While works such as this appear colourful, bright and largely full of fun, both De Saint Phalle (who was abused by her father and later suffered periods of depression and suicidal thought) and Tinguely had darker sides to their characters and their work. The exhibition culminates in what is the centrepiece of the Tinguely Museum in Basel (a permanent “museumisation” of his life): Mengele Totentanz (1986) – a room full of rusted cadavers comprising 14 individual parts with a central high altar decorated with a huge skull. This is a fearful, grotesque work, and most certainly no longer light-hearted fun. In December 1985, Tinguely had undergone heart surgery and lain in a coma for several days. This experience affected his whole outlook, and, along with the witnessing of a devastating fire near his home in Neyruz, which raged for two days and three nights, gutting a farmyard and burning alive the animals, fed into this majestically macabre masterpiece.
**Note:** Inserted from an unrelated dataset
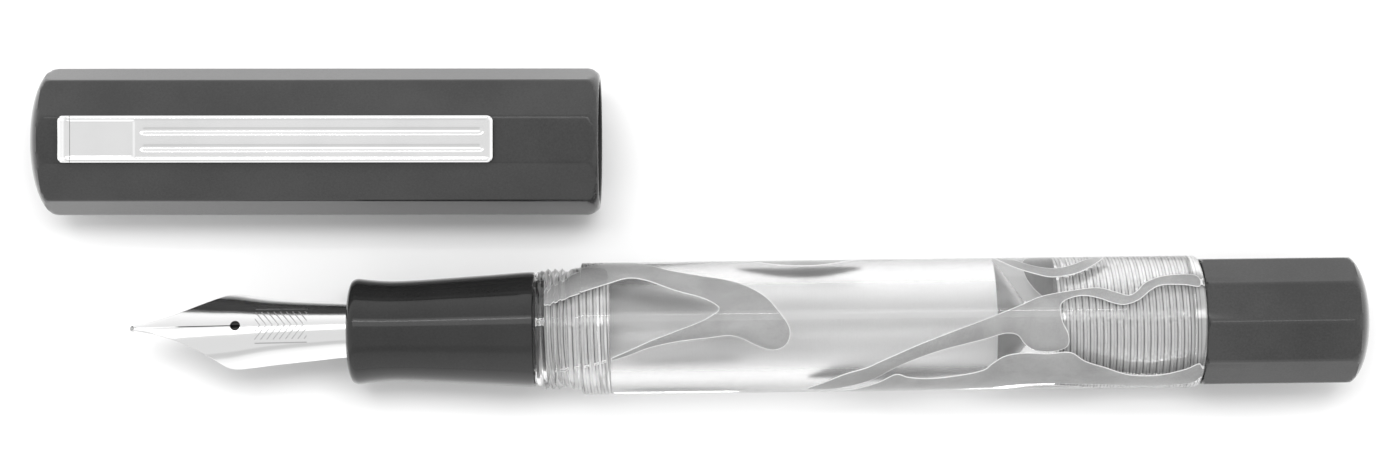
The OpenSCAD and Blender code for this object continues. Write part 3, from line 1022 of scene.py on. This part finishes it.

Working with found objects, as had become his wont, Tinguely collected scorched items from the ashes – beams, agricultural machinery (made by the Mengele company, the family of the notorious Auschwitz doctor) and animal skeletons – and assembled them into this monstrous memento mori, invoking “hellfire” (his description of the flames he had seen) and the atrocities of the Nazi concentration camps alike.
Tinguely died of a heart attack on 30 August 1991 and was given a state funeral in Fribourg, which was televised and made the front pages of all the national newspapers. His coffin was paraded through the streets to the cathedral accompanied by his tractor sculpture, Klamauk. A lover of spectacle through and through, Tinguely described the relationship of art and play as: “To play is art – consequently I play. I play enraged.” Movement was the defining feature of his oeuvre and, while it is fascinating to study his machines even as they lie still, this animation was truly the key part of their raison d’être, integral to their concept. It seems a shame, therefore, that so many of the machines, for so much of the time on display here, cannot be operated. Reasons of fragility are given, but this doesn’t seem to be an issue in the superbly animated and participatory museum in Basel, where visitors can press buttons to animate artworks almost at will. So it is disappointing and aggravating to be caught up in large throngs of visitors, crowding around various pieces in agitated suspense, before rushing headlong towards the site of action, and, when one does finally begin to move, arriving after the best part is already over, with those at the back having no chance of seeing anything. Given his resistance to being “museumised”, I can’t help but feel that Tinguely would have been sad to see these empty corpses being preserved so preciously, when, a lover of speed and destruction himself, he would surely rather have seen them crash and burn in action.